LINDEN: Jon, I share your enthusiasm for Morrone and Dale in Mickey and the Bear — finding unexpected grace notes in a simple, well-told story — and for the leads in Give Me Liberty, who put a distinctive comic spin on serious questions of youthful identity and purpose. In two of the year's most visceral dramas, a couple of relative newcomers explore the same burning questions, making strong impressions with revelatory, profoundly affecting portrayals of young people caught in the crossfire. In one case — Taylor Russell's luminous turn in the exceptional Waves — that crossfire is figurative, the emotional fallout of a Florida family's brutal unraveling. Her teenage character, Emily, grapples with grief and guilt and, in a couple of scenes of breathtaking tenderness — one with Lucas Hedges as Emily's first love, one with an eye-opening Sterling K. Brown as her demanding father — Russell reveals nothing less than the power of empathy, and the particular courage it requires to forgive not just others but oneself.
The crossfire is literal for George MacKay's British soldier in Sam Mendes' heart-pounding World War I drama 1917. Sent on a desperate mission into enemy territory, his character stares down death in countless guises and sometimes evades it by sheer luck. But in MacKay's performance, for long stretches devoid of dialogue, he's not merely someone to root for, and no simple symbol of valor. Like Russell's Emily, even as he's shattered by anguish, his commitment to life is redoubled.

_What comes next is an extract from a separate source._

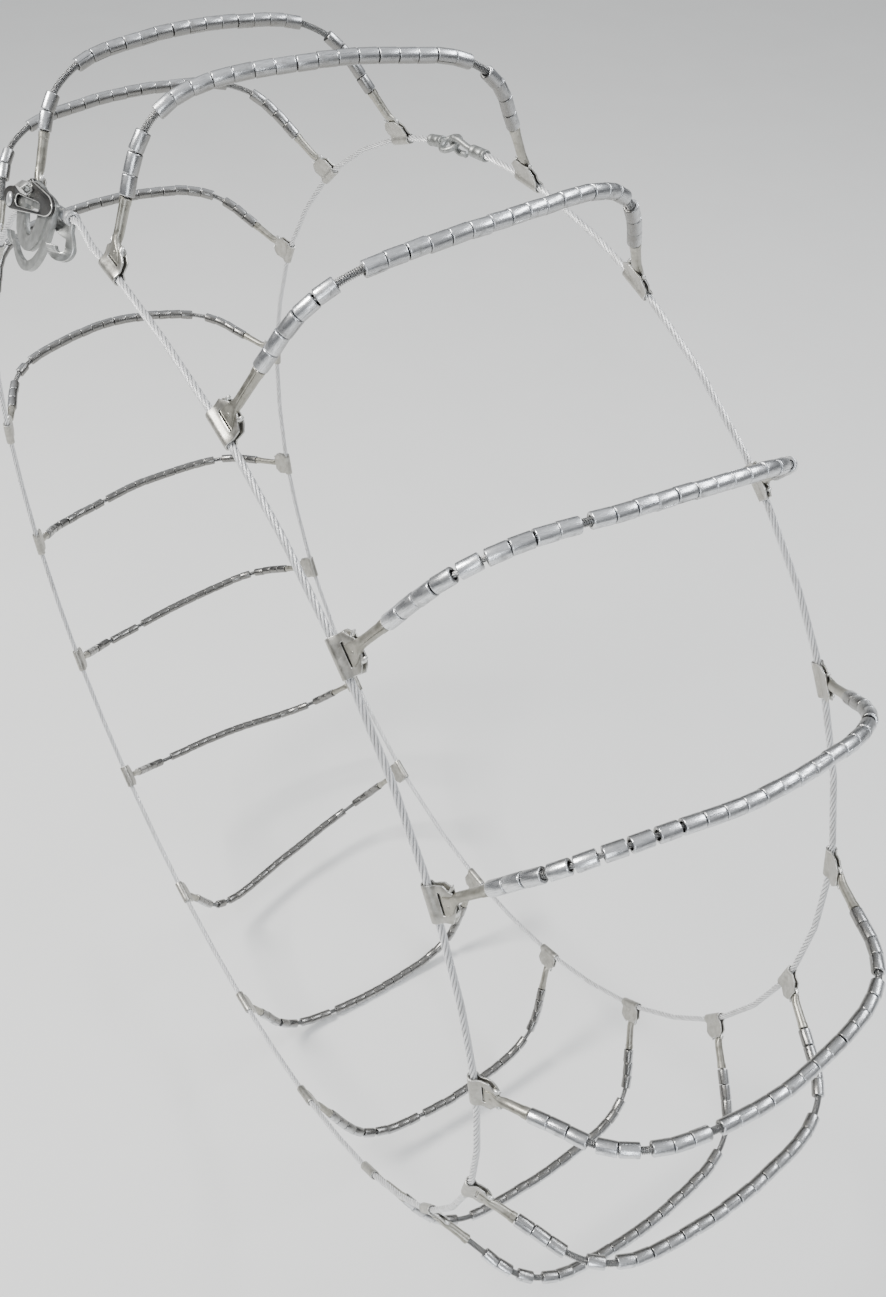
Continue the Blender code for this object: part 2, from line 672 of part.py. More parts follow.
def build_inner_joint():
    """The hook and the eye, each crimped on its end of the inner side cable."""
    frame = side_frame(math.radians(INNER_JOINT_ANGLE), 1)
    cable_end = INNER_END_ARC - INNER_GAP + 2 * CLEARANCE
    for name, sign, wire in (("inner_hook", -1, hook_wire()), ("inner_eye", 1, eye_ring())):
        local = frame.inverted() @ side_frame(inner_arc(-sign * INNER_END_ARC), 1)
        places = (-INNER_HALF, INNER_HALF, 2 * INNER_HALF, -cable_end)
        inner, outer, mouth, floor = (local @ Vector((sign * x, 0, 0)) for x in places)
        shank_radius, shank_end = INNER_SHANK
        steps = [
            ("UNION", cylinder(inner, (sign * shank_end, 0, 0), (shank_radius,) * 2)),
            ("UNION", wire),
            ("DIFFERENCE", cable_bore(floor, mouth)),
        ]
        mesh = combined(name, cylinder(inner, outer, (FERRULE_RADIUS,) * 2, 12), steps)
        shade(add_object(name, mesh, chain, light_casting, frame))


clear_scene()
chain = new_collection("tire_snow_chains")
scratch = new_collection("cutters")
zinc = metal("zinc_plate", ZINC, 0.45)
bright_steel = metal("bright_steel", BRIGHT_STEEL, 0.28)
dark_steel = metal("dark_steel", DARK_STEEL, 0.5)
light_casting = metal("light_casting", LIGHT_CASTING, 0.6)
member_paths = [MemberPath(index) for index in range(MEMBER_COUNT)]
for number, member in enumerate(member_paths):
    build_member(number, member)
    clamp_name = f"outer_clamp_{number + 1:02d}"
    clamp = clamp_mesh(clamp_name, number, member, -1)
    shade(add_object(clamp_name, clamp, chain, zinc))
for number, place in enumerate(DETAILED_SLEEVES):
    build_sleeve(number + 1, member_paths[DETAILED_MEMBER - 1], place / 1000)
build_outer_side(member_paths)
build_inner_side(member_paths)
build_inner_joint()
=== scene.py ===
"""The looks of the tire snow chains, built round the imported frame.

Metres, in the frame's own axes: the tire's centre is the origin, Y is the axle, and the outer side is
at -Y. Angles go from +Z towards +X. Places along a cross member start at its outer side cable.
"""

import json
import math

import bmesh
import bpy
import numpy as np
from mathutils import Matrix, Vector

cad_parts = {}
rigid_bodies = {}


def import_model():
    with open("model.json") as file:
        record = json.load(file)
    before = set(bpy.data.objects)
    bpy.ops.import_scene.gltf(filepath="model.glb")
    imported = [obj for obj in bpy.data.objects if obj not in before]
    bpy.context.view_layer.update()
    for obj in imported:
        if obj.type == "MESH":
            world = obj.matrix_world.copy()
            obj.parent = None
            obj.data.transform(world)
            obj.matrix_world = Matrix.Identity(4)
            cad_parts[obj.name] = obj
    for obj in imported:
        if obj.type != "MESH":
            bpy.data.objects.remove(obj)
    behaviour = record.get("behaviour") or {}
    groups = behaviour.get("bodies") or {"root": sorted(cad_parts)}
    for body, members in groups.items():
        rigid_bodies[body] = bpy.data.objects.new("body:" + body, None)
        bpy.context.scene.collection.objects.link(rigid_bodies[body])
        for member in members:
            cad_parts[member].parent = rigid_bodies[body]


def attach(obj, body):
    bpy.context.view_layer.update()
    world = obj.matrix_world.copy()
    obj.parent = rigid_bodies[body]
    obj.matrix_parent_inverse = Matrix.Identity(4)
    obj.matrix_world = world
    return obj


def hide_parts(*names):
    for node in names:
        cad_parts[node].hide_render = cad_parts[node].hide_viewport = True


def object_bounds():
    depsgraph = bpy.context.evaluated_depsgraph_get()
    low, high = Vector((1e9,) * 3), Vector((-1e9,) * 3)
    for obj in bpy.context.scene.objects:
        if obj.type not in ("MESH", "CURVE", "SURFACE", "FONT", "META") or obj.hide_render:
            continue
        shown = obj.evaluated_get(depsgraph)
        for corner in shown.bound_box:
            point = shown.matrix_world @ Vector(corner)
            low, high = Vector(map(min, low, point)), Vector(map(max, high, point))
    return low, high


# Layout of the chain, as in the CAD
MEMBER_COUNT = 18
FIRST_ANGLE = -18.6
HALF_PROFILE = (
    (0.4286, 0.1549), (0.4796, 0.1307), (0.5013, 0.1193), (0.5165, 0.1045),
    (0.5281, 0.0792), (0.5336, 0.0394), (0.5357, 0.0),
)
CLIMB, CLIMB_ANGLE, CLIMB_WIDTH = 0.0172, -20.0, 18.5
STRAIGHT_HALF = math.radians(2.4)
SLEEVE_LENGTH = 0.0127
SLEEVE_PITCH = 0.0130
SLEEVE_GAP = 0.0003
SLEEVE_RADIUS = 0.0048
SLEEVE_BORE = 0.0029
SEAM_HALF_WIDTH = math.radians(3.2)
SEAM_DEPTH = 0.00042
GROUPS = (
    ((65.5, 2), (118.6, 14), (324.0, 4)),
    ((50.0, 3), (101.7, 16), (324.0, 4)),
    ((48.3, 5), (129.0, 15), (336.0, 3)),
    ((42.5, 4), (97.0, 1), (112.4, 4), (170.7, 11), (324.0, 4)),
    ((45.0, 3), (202.6, 9), (324.0, 4)),
    ((38.5, 3), (82.0, 2), (114.4, 3), (161.0, 12), (324.0, 4)),
    ((38.5, 3), (92.4, 1), (113.8, 15), (324.0, 4)),
    ((57.0, 2), (89.0, 1), (110.0, 15), (324.0, 4)),
)
GROUPS_OF_MEMBER = (0, 1, 2, 3, 4, 5, 6, 7, 2, 3, 5, 6, 2, 5, 3, 6, 2, 0)
DETAILED_MEMBER = 5
DETAILED_SLEEVES = (87.2, 102.2, 117.8, 132.6, 148.3, 163.2, 176.4, 189.4)
# How far each member leans round the tire, in degrees, at quarters of its path
SLANTS = (
    (-0.2, -0.7, -1.3, -1.2, -0.4),
    (0.4, -0.8, 1.7, 3.6, 2.8),
    (0.8, 0.9, 1.0, -0.1, -0.1),
    (0.7, -0.8, 0.1, 1.0, 1.0),
    (0.6, -2.8, -1.9, -1.4, -0.5),
    (0.2, 0.4, 1.6, 0.5, -0.3),
    (-0.7, -0.4, 0.1, 0.1, -0.1),
    (-0.3, -0.6, -0.5, -0.2, 0.0),
    (0.0, 0.5, 0.8, 0.4, 0.0),
    (0.2, -0.4, -0.8, -0.5, 0.0),
)
CORE_START = 0.030
SHORTEST_SOCKET = 0.0400
LONGEST_SOCKET = 0.0500
SOCKET_GAP = 0.0006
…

ROONEY: I also adored Waves' Russell as the good daughter whose vulnerability and shyness flower into a stirring sense of the decisive, compassionate woman she chooses to become, elevating the film from sorrow to hope and wide-open possibility in its exultant closing image. And Jon, count me among the cheerleaders for Give Me Liberty and the poignant, funny, tetchy and exhilaratingly real back-and-forth between Galust and Spencer's characters in a quasi-romance that almost demands a sequel.
FROSCH: I love love love the idea of a Give Me Liberty sequel. Give Me More Liberty, Motherf***ers!? Stranger things in Hollywood have happened.